Last week, National Statistician Claire Dennis Mapa said the gross national income rose 8.2 percent, boosted by a 32.8 percent jump in net primary income from abroad. On a seasonally adjusted basis, GDP grew 1.9 percent, while GNI expanded 2.3 percent.

By sector, agriculture surged 7 percent year-on-year, services grew 6.9 percent, and industry rose 2.1 percent.

Seasonally adjusted, services led with 2 percent growth, followed by agriculture at 1.7 percent and industry at 0.5 percent. The economy’s total value stood at P6.96 trillion at end-June.
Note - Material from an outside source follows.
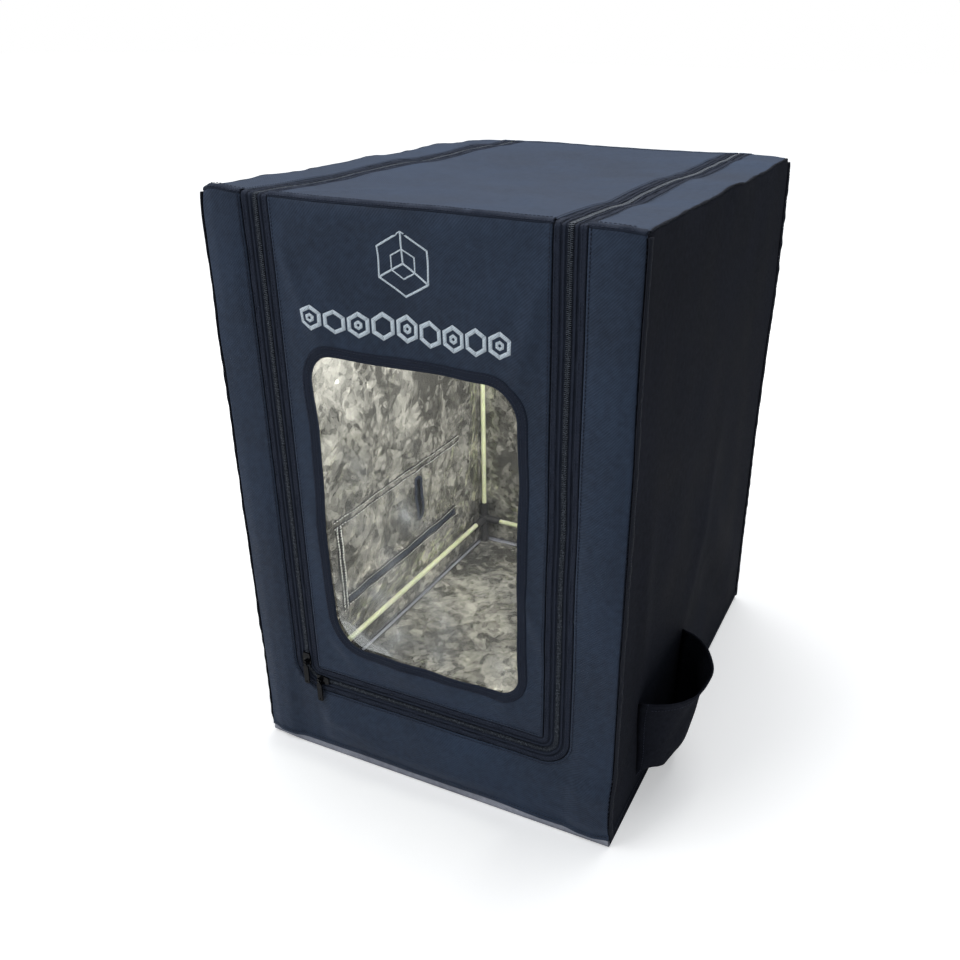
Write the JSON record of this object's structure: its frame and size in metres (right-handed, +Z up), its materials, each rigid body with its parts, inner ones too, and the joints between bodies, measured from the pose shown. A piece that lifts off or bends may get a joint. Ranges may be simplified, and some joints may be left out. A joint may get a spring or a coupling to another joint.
{
  "type": "printer enclosure tent",
  "caption": "Soft-sided box tent for a desktop 3-D printer: foil-lined fabric over a rod frame, with a zip-open front and top, clear front window, side pocket and cable port.",
  "frame": {"origin": "centre of the footprint, on the surface the tent stands on", "axes": "+Z up, -Y towards the window side, +X towards the side with the pocket"},
  "size_m": [0.5448, 0.6098, 0.7023],
  "materials": {
    "outer_fabric": "matte twill",
    "floor_fabric": "matte weave",
    "foil_lining": "crinkled foil",
    "clear_window": "clear flexible sheet",
    "binding_tape": "ribbed tape",
    "piping": "matte binding",
    "zip_tape": "woven tape",
    "zip_teeth": "glossy",
    "slider_metal": "gloss black",
    "pull_metal": "gloss black",
    "hook_tape": "hook tape",
    "loop_tape": "loop tape",
    "fibreglass_rod": "satin translucent",
    "connector_plastic": "satin black"
  },
  "bodies": {
    "cover": {"post_front_left": "fibreglass_rod", "post_front_right": "fibreglass_rod", "post_back_left": "fibreglass_rod", "post_back_right": "fibreglass_rod", "rail_bottom_front": "fibreglass_rod", "rail_bottom_back": "fibreglass_rod", "rail_bottom_left": "fibreglass_rod", "rail_bottom_right": "fibreglass_rod", "rail_top_front": "fibreglass_rod", "rail_top_back": "fibreglass_rod", "rail_top_left": "fibreglass_rod", "rail_top_right": "fibreglass_rod", "connector_bottom_front_left": "connector_plastic", "connector_bottom_front_right": "connector_plastic", "connector_bottom_back_left": "connector_plastic", "connector_bottom_back_right": "connector_plastic", "connector_top_front_left": "connector_plastic", "connector_top_front_right": "connector_plastic", "connector_top_back_left": "connector_plastic", "connector_top_back_right": "connector_plastic", "wall_left": "outer_fabric", "wall_right": "outer_fabric", "wall_back": "outer_fabric", "front_surround": "outer_fabric", "top_strip_left": "outer_fabric", "top_strip_right": "outer_fabric", "pocket_right": "outer_fabric", "cable_flap_band": "outer_fabric", "floor_panel": "floor_fabric", "lining_left": "foil_lining", "lining_right": "foil_lining", "lining_back": "foil_lining", "lining_floor": "foil_lining", "lining_front": "foil_lining", "lining_top_strips": "foil_lining", "piping_vertical": "piping", "piping_top": "piping", "piping_hem": "piping", "cable_hook_strip": "hook_tape", "zip_tape_fixed": "zip_tape", "zip_teeth_fixed": "zip_teeth"},
    "top_flap": {"top_flap": "outer_fabric", "top_flap_lining": "foil_lining", "zip_tape_top": "zip_tape", "zip_teeth_top": "zip_teeth", "piping_fold": "piping"},
    "front_flap": {"front_flap": "outer_fabric", "front_flap_lining": "foil_lining", "window_pane": "clear_window", "window_binding": "binding_tape", "zip_tape_front": "zip_tape", "zip_teeth_front": "zip_teeth"},
    "slider_left": {"slider_left": "slider_metal"},
    "pull_left": {"pull_left": "pull_metal"},
    "slider_bottom": {"slider_bottom": "slider_metal"},
    "pull_bottom": {"pull_bottom": "pull_metal"},
    "cable_flap": {"cable_flap": "outer_fabric", "cable_loop_strip": "loop_tape"}
  },
  "joints": [
    {"name": "top_flap_lift", "type": "hinge", "parent": "cover", "child": "top_flap", "pos_m": [0, 0.3002, 0.7002], "axis": [-1, 0, 0], "range_deg": [0, 180]},
    {"name": "front_flap_lift", "type": "hinge", "parent": "top_flap", "child": "front_flap", "pos_m": [0, -0.3002, 0.7002], "axis": [-1, 0, 0], "range_deg": [0, 255]},
    {"name": "slider_left_run", "type": "slide", "parent": "front_flap", "child": "slider_left", "axis": [0, 0, 1], "range_m": [0, 0.48]},
    {"name": "slider_bottom_run", "type": "slide", "parent": "front_flap", "child": "slider_bottom", "axis": [1, 0, 0], "range_m": [0, 0.29]},
    {"name": "pull_left_swing", "type": "hinge", "parent": "slider_left", "child": "pull_left", "pos_m": [-0.17, -0.3047, 0.136], "axis": [-1, 0, 0], "range_deg": [0, 175]},
    {"name": "pull_bottom_swing", "type": "hinge", "parent": "slider_bottom", "child": "pull_bottom", "pos_m": [-0.152, -0.3047, 0.114], "axis": [-1, 0, 0], "range_deg": [0, 175]},
    {"name": "cable_flap_lift", "type": "hinge", "parent": "cover", "child": "cable_flap", "pos_m": [-0.2414, 0, 0.231], "axis": [0, 1, 0], "range_deg": [0, 150]}
  ]
}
In a note after the GDP report was released last Thursday, Security Bank said it expects the Bangko Sentral ng Pilipinas to cut policy rates by a total of 50 basis points this year — 25 in August and another 25 in December — bringing the terminal rate to 4.75 percent.

“The latest GDP print suggests the need for more monetary accommodation to attain the government’s full-year target,” the bank said, reiterating its 5.6 percent full-year growth forecast on the back of “benign inflation, lower interest rates, and improved household consumption and capital formation.”

On Friday, a day after the Philippine Statistics Authority released the second-quarter GDP data, the stock market’s benchmark PSEi rose 0.53 percent to close at 6,339.38, while the broader All Shares gained 0.42 percent to 3,767.41.